**PROVIDED DATA:**
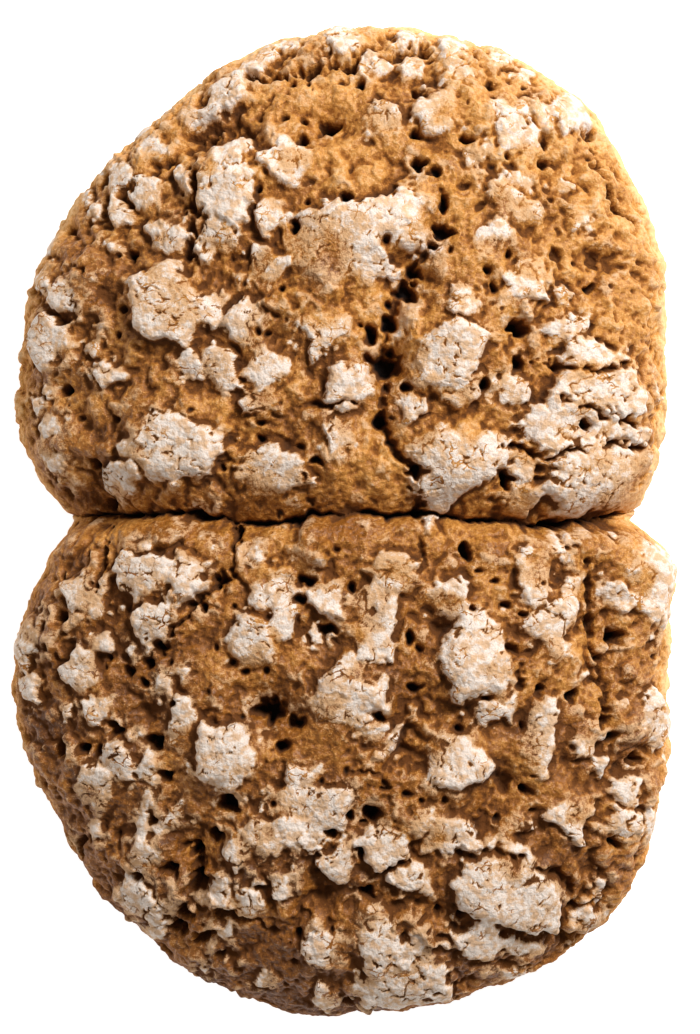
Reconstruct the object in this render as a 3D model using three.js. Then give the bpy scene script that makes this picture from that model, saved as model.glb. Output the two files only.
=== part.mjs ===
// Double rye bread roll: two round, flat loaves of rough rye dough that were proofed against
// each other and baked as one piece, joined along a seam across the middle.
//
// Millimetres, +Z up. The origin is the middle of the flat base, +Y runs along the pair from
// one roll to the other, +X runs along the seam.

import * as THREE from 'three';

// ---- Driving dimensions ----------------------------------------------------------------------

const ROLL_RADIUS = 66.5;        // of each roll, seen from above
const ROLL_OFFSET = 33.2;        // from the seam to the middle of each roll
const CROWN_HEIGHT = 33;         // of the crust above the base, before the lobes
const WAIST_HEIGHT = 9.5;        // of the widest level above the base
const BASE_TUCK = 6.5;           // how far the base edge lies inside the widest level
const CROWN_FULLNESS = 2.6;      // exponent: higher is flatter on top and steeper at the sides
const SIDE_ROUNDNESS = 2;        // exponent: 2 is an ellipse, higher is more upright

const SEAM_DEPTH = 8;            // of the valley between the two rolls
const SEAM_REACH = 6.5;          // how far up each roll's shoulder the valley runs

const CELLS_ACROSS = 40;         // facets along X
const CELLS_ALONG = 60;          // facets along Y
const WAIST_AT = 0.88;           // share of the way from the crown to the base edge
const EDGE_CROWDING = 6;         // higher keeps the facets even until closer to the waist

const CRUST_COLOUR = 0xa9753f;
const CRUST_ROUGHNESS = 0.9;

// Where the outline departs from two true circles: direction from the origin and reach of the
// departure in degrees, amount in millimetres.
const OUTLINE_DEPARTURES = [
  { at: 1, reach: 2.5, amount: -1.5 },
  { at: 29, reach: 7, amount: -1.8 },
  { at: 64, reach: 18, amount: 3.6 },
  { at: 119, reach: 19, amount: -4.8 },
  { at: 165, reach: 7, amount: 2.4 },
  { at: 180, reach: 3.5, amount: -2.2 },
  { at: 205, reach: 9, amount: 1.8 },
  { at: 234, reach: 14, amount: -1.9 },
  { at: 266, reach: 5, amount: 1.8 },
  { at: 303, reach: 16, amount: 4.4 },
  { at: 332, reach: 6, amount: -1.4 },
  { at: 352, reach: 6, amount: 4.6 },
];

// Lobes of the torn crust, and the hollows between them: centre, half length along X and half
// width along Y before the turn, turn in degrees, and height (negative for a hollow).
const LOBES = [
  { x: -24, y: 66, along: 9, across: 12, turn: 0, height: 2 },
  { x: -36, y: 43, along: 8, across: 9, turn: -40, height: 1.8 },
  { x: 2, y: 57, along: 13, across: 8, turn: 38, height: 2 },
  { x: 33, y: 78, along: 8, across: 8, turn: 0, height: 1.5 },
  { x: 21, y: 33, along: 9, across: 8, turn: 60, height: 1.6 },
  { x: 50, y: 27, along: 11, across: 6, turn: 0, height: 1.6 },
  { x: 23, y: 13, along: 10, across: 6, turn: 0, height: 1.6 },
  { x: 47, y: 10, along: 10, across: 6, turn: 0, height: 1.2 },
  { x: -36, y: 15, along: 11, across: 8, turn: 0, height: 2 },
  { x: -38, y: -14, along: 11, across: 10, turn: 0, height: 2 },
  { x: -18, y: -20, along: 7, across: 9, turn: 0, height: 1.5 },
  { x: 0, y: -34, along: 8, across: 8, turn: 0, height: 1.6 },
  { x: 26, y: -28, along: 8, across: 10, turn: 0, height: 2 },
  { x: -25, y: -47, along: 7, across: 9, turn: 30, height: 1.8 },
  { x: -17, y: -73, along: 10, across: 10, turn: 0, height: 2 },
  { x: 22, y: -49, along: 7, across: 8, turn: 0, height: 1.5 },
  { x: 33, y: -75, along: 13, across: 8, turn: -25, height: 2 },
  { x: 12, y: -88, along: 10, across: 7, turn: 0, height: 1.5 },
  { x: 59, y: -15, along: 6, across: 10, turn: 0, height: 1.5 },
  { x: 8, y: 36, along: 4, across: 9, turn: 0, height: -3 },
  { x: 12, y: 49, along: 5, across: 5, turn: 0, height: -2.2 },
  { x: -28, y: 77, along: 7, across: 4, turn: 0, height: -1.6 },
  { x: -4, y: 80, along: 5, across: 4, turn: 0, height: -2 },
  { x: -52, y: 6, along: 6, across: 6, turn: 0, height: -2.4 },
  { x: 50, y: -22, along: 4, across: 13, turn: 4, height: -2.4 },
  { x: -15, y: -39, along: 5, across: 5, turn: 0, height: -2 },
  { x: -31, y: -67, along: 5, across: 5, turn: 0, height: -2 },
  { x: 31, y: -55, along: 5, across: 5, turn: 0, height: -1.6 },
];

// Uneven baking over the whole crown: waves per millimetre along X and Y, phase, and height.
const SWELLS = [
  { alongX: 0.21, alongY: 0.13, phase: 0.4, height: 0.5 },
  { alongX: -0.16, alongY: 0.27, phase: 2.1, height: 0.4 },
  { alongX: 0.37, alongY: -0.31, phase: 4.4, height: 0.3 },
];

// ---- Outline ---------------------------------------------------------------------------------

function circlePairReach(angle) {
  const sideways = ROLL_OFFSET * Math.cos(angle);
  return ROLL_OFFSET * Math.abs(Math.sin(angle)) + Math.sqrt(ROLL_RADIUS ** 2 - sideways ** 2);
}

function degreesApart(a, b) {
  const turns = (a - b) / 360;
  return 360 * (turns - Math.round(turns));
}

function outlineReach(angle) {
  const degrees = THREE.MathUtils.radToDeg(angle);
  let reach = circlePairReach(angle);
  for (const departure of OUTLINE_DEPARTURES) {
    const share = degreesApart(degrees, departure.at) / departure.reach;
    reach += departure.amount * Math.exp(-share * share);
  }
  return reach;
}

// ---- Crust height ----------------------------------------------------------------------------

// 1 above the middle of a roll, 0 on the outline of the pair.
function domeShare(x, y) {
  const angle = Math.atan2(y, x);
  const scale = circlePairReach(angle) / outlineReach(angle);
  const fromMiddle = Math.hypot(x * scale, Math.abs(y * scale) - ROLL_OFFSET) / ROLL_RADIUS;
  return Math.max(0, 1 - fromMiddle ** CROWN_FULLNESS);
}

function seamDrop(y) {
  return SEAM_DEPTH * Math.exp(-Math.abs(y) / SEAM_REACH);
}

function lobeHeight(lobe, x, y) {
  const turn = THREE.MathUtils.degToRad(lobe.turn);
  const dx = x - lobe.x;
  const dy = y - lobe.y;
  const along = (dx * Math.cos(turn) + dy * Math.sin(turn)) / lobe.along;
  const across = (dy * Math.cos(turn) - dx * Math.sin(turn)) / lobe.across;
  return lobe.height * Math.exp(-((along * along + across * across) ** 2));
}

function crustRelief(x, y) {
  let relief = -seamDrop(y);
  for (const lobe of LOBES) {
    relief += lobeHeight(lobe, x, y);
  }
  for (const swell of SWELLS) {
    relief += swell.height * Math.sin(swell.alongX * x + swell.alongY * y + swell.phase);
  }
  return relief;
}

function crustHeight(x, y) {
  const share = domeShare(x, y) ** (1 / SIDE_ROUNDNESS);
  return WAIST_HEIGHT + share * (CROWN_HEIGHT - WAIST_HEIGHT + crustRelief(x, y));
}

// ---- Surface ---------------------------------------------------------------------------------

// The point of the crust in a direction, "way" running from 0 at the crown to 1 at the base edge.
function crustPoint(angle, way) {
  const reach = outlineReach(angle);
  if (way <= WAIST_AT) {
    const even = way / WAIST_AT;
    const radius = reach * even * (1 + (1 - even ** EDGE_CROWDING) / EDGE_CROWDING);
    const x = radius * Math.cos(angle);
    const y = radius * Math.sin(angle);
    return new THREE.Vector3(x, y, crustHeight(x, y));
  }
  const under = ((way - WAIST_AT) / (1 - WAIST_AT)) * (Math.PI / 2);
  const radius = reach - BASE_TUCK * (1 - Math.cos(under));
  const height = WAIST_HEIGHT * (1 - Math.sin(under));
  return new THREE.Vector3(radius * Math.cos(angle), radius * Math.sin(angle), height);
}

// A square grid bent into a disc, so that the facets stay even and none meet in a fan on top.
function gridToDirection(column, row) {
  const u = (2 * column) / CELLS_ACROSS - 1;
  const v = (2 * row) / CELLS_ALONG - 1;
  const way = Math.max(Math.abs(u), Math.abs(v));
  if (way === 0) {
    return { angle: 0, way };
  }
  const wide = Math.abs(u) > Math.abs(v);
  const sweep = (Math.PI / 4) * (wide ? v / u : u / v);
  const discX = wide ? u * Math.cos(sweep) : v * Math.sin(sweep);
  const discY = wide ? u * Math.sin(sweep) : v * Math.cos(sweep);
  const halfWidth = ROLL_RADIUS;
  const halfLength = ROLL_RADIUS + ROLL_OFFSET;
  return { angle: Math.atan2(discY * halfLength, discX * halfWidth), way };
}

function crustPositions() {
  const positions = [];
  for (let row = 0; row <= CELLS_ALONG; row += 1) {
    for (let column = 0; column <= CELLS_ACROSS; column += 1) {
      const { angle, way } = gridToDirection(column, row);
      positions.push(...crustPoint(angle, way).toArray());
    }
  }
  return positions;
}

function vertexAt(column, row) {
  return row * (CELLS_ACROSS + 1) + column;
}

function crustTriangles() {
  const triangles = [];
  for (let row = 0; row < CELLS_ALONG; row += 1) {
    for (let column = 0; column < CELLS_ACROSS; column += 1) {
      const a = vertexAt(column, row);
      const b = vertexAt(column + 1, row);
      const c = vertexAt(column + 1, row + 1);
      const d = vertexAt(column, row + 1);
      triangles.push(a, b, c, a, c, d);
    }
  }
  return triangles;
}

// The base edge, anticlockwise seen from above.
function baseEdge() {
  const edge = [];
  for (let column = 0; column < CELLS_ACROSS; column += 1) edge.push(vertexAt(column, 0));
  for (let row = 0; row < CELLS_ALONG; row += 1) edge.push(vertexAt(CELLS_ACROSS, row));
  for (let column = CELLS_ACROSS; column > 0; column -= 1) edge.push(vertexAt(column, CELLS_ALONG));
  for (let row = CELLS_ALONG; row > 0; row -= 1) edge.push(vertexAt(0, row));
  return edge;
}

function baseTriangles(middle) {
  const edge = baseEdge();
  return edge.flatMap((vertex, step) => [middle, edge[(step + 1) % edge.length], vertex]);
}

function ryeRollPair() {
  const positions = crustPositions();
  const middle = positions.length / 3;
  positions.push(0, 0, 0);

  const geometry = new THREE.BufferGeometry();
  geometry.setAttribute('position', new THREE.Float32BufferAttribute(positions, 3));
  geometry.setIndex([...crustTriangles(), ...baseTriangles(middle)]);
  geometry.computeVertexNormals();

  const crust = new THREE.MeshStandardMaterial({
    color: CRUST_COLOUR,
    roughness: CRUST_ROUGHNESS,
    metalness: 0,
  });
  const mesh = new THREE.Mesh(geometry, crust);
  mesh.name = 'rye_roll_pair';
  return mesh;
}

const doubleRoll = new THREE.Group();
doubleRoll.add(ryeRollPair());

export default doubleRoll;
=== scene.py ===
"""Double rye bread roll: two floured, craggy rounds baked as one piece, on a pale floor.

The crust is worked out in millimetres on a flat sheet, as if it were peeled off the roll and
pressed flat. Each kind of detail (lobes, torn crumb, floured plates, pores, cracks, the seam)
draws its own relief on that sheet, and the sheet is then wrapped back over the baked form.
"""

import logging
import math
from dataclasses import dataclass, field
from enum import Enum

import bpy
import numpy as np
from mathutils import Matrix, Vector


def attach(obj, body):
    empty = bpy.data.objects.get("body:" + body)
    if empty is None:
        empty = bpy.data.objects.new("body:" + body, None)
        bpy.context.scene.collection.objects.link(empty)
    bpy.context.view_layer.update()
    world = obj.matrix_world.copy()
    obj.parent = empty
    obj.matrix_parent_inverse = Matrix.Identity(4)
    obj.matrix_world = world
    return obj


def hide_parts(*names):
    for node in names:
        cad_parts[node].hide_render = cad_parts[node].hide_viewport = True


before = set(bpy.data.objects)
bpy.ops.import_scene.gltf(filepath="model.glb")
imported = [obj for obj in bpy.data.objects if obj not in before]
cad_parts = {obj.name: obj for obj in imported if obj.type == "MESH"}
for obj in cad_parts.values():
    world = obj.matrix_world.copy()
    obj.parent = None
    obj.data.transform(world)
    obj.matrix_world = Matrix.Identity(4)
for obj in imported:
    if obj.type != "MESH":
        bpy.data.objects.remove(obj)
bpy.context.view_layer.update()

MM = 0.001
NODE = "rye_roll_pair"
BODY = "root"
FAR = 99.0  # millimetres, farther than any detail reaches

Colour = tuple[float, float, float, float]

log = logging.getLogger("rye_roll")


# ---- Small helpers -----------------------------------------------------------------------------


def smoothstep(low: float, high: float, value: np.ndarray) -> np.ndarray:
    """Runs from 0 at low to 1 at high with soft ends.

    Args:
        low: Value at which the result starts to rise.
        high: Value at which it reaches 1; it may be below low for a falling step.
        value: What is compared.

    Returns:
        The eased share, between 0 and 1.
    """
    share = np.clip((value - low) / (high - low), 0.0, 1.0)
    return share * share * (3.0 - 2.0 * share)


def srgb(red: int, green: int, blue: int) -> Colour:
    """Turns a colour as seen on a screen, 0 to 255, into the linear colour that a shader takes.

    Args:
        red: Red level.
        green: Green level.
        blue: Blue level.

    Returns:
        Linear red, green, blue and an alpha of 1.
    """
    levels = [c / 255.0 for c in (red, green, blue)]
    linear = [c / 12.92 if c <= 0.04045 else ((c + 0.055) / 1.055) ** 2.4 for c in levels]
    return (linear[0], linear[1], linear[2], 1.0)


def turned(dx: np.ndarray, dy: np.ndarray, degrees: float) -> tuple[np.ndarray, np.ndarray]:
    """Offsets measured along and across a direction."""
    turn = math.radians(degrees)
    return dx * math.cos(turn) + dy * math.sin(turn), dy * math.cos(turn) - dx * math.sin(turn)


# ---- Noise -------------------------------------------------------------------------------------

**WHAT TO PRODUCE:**
Please write out exactly the lines from the start of the data through the line that contains "const EDGE_CROWDING = 6;", both ends included, and nothing else.

**OUTPUT OF THE TASK:**
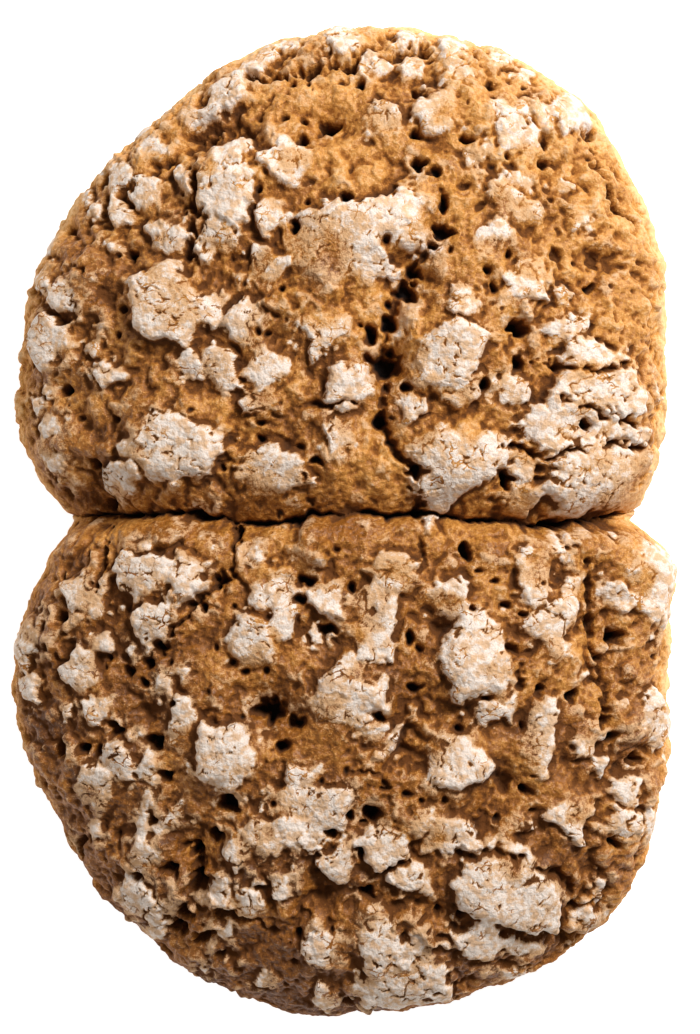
Reconstruct the object in this render as a 3D model using three.js. Then give the bpy scene script that makes this picture from that model, saved as model.glb. Output the two files only.
=== part.mjs ===
// Double rye bread roll: two round, flat loaves of rough rye dough that were proofed against
// each other and baked as one piece, joined along a seam across the middle.
//
// Millimetres, +Z up. The origin is the middle of the flat base, +Y runs along the pair from
// one roll to the other, +X runs along the seam.

import * as THREE from 'three';

// ---- Driving dimensions ----------------------------------------------------------------------

const ROLL_RADIUS = 66.5;        // of each roll, seen from above
const ROLL_OFFSET = 33.2;        // from the seam to the middle of each roll
const CROWN_HEIGHT = 33;         // of the crust above the base, before the lobes
const WAIST_HEIGHT = 9.5;        // of the widest level above the base
const BASE_TUCK = 6.5;           // how far the base edge lies inside the widest level
const CROWN_FULLNESS = 2.6;      // exponent: higher is flatter on top and steeper at the sides
const SIDE_ROUNDNESS = 2;        // exponent: 2 is an ellipse, higher is more upright

const SEAM_DEPTH = 8;            // of the valley between the two rolls
const SEAM_REACH = 6.5;          // how far up each roll's shoulder the valley runs

const CELLS_ACROSS = 40;         // facets along X
const CELLS_ALONG = 60;          // facets along Y
const WAIST_AT = 0.88;           // share of the way from the crown to the base edge
const EDGE_CROWDING = 6;         // higher keeps the facets even until closer to the waist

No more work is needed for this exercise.